📖 Day 3 · 23rd May 2026
Villafranca del Bierzo
to Santiago de Compostela
Mountains, monasteries, a long lazy lunch by a river, and one of the standout hotels of the entire trip.
There are days on tour that do everything right from the moment you push the sidestand up. Day 3 was one of those days.
We pulled out of the Parador de Villafranca del Bierzo in the morning — a proper Spanish parador, the kind of place that makes you linger over breakfast longer than you should. But the road was calling, and Galicia was waiting.
One of the GS Adventures parked up on a cobbled bridge — Galicia’s green valley stretching out behind.
Into the Mountains
About an hour out of Villafranca, the road started to climb. We were heading up into the mountains that form the spine between León and Galicia — long sweeping bends, pine forests closing in on either side, the air getting cooler and sharper with every hundred metres of altitude gained. This is the kind of road Wild Roads was built for.
We dropped down into the valley at Samos for a coffee stop. If you’ve never heard of Samos, it’s a tiny village that exists almost entirely in the shadow of one of the oldest Benedictine monasteries in Europe — the Monasterio de San Julián de Samos. It looms over the river valley, all stone and slate and centuries of quiet, with a church dome that you can see from half a mile away through the trees.
The Monastery of San Julián de Samos — one of the oldest in Europe, tucked into the river valley.
A Long Lunch by the River
We pressed on deeper into the Galician mountains after Samos, following roads that wound along river valleys and through dense eucalyptus forest — proper green roads, the kind you don’t find further south in Spain. The landscape had completely changed. This was Atlantic Spain: lush, mossy, constantly shifting between sun and cloud.
Lunch was at a café by the river, one of those Galician roadside places that doesn’t look like much from the outside but turns out to be exactly what you need. The group settled in around a long table, plates of grilled chicken and chips arrived, the wine came out, and nobody was in any hurry to leave.
Long table lunch in Galicia — and a bottle of Casa Grande do Bachao Albariño, Rías Baixas. That’s Galicia in a glass.
That Albariño — Casa Grande do Bachao, Rías Baixas — ice cold, bone dry, with that saline Atlantic edge that Galician whites do better than anywhere else in the world. When you’re sitting next to a river in the mountains with a plate of food in front of you and the bikes parked outside, it doesn’t get much better than that.

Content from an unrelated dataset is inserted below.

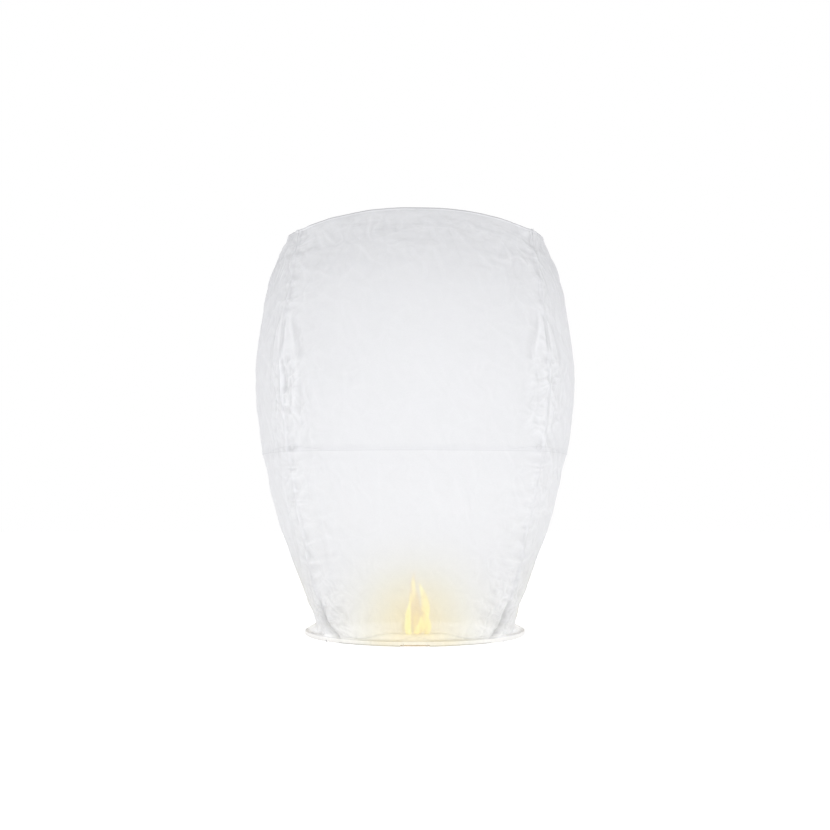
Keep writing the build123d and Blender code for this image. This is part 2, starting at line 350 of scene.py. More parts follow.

The Hotel That Stole the Show
The afternoon ride brought us out of the mountains and down towards Santiago de Compostela. We didn’t go into the city — that was for another day — instead peeling off onto a back road that climbed into the hills just outside of town, arriving at the night’s accommodation.
The farmhouse stopped everyone in their tracks.

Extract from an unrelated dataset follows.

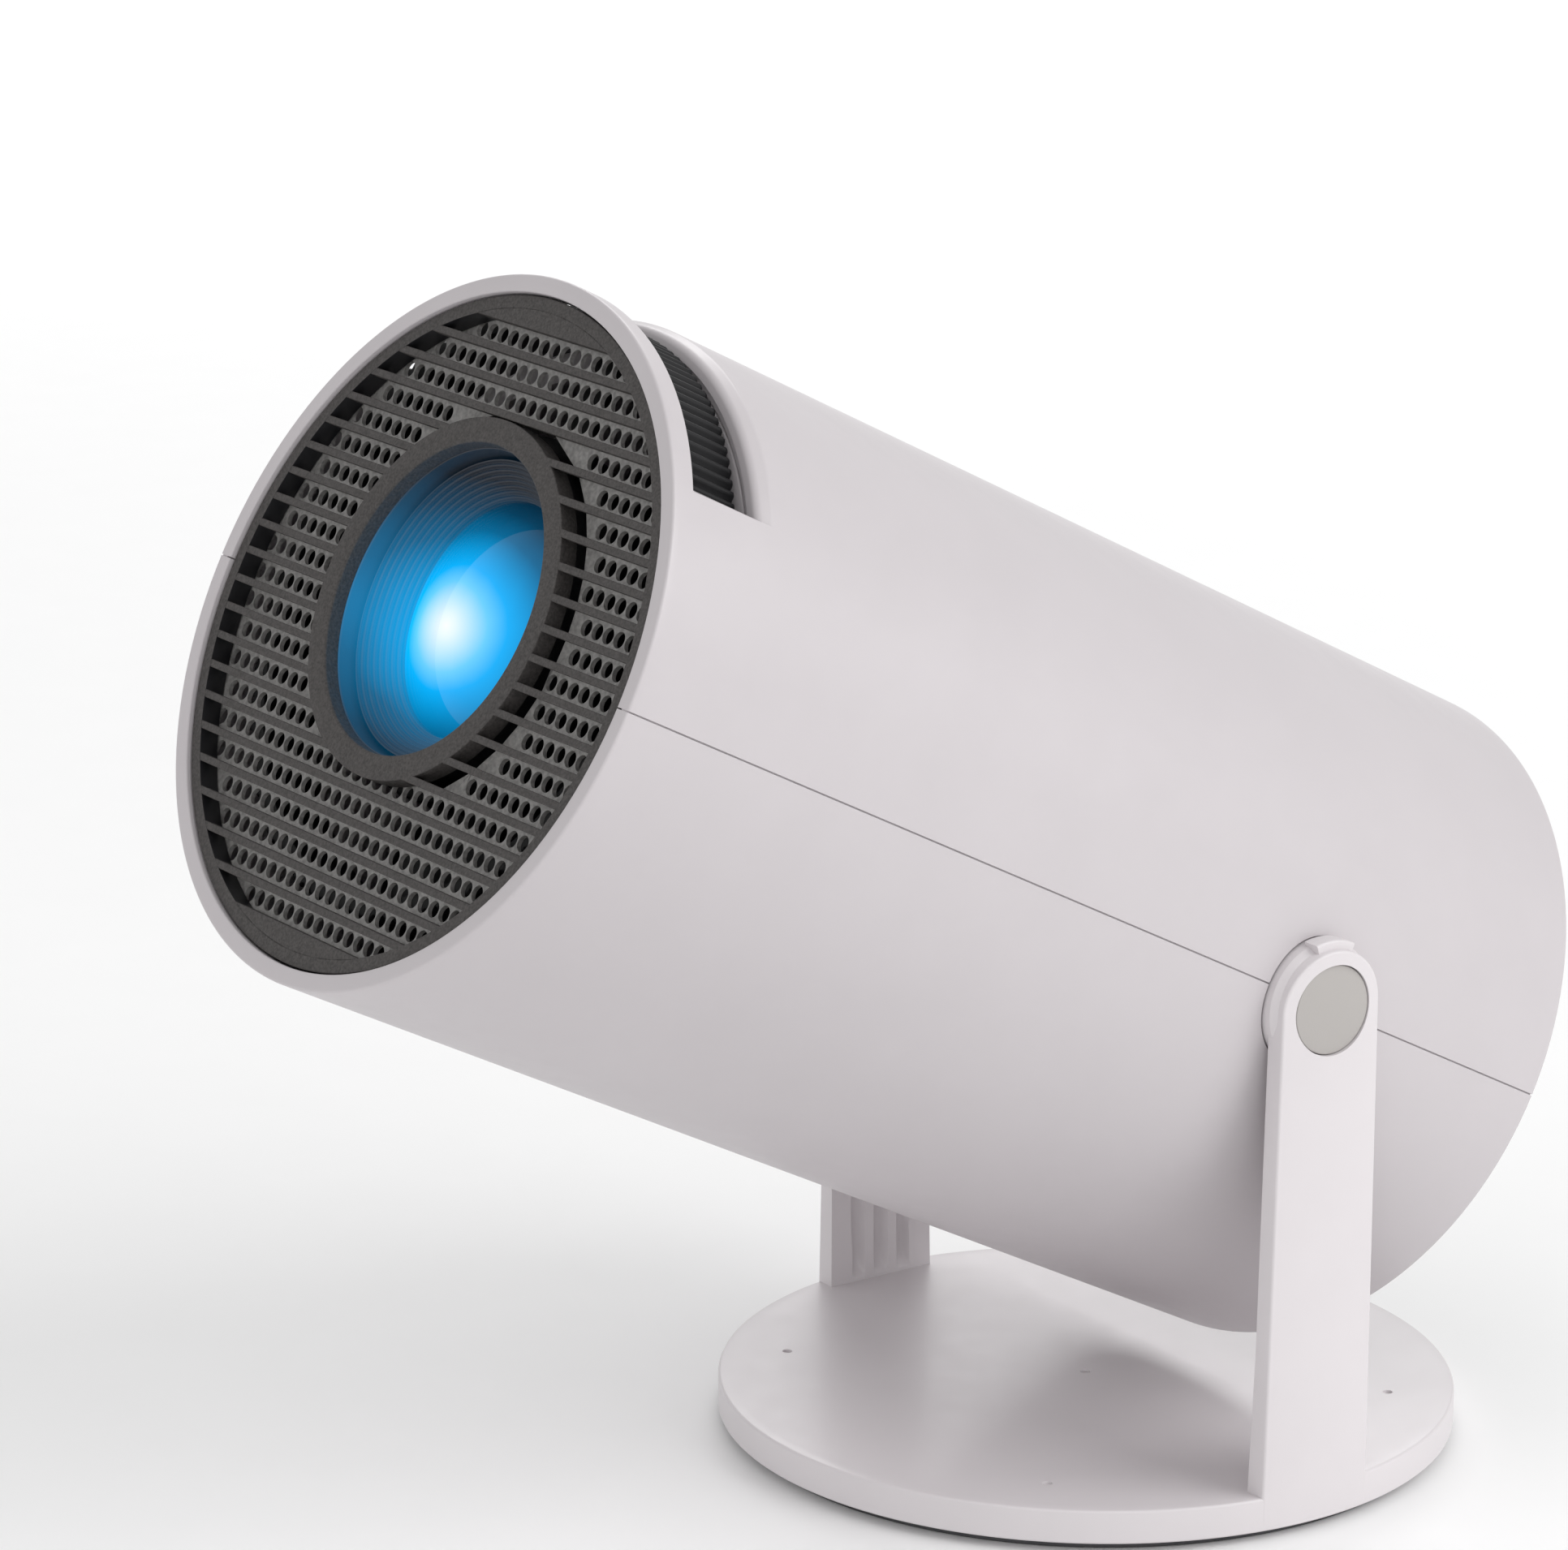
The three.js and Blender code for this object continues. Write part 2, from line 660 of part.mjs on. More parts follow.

The crew settling in at the farmhouse — vine pergola, stone walls, Galician hills rolling away behind.
A 300-year-old Galician stone farmhouse, perched on the hillside outside Santiago. Swimming pool, a proper restaurant, rooms that each had their own character — exposed stone walls, wooden beams, antique furniture. The kind of place where the history seeps out of the walls. It became an immediate favourite. Several riders said it was the best hotel of the tour.
The terrace with its ancient stone cross — and the crew making themselves at home in the courtyard.
The Evening
The evening was exactly what a day like this deserves. Drinks on the terrace as the sun dropped behind the Galician hills, the light going golden and then pink over the trees. The hotel’s young waiter appeared with a tray — shots of something local, wine for those who wanted it, the conversation loud and easy after a day on the road together.
Drinks arriving on the terrace — and a Raiz Ribera del Duero red with a Galician sunset. The dog approved.
Raiz Ribera del Duero on the stone table. A Galician dog wandering through. The hills going dark. Nobody wanted to go to bed.
Day 3 done. Santiago de Compostela tomorrow.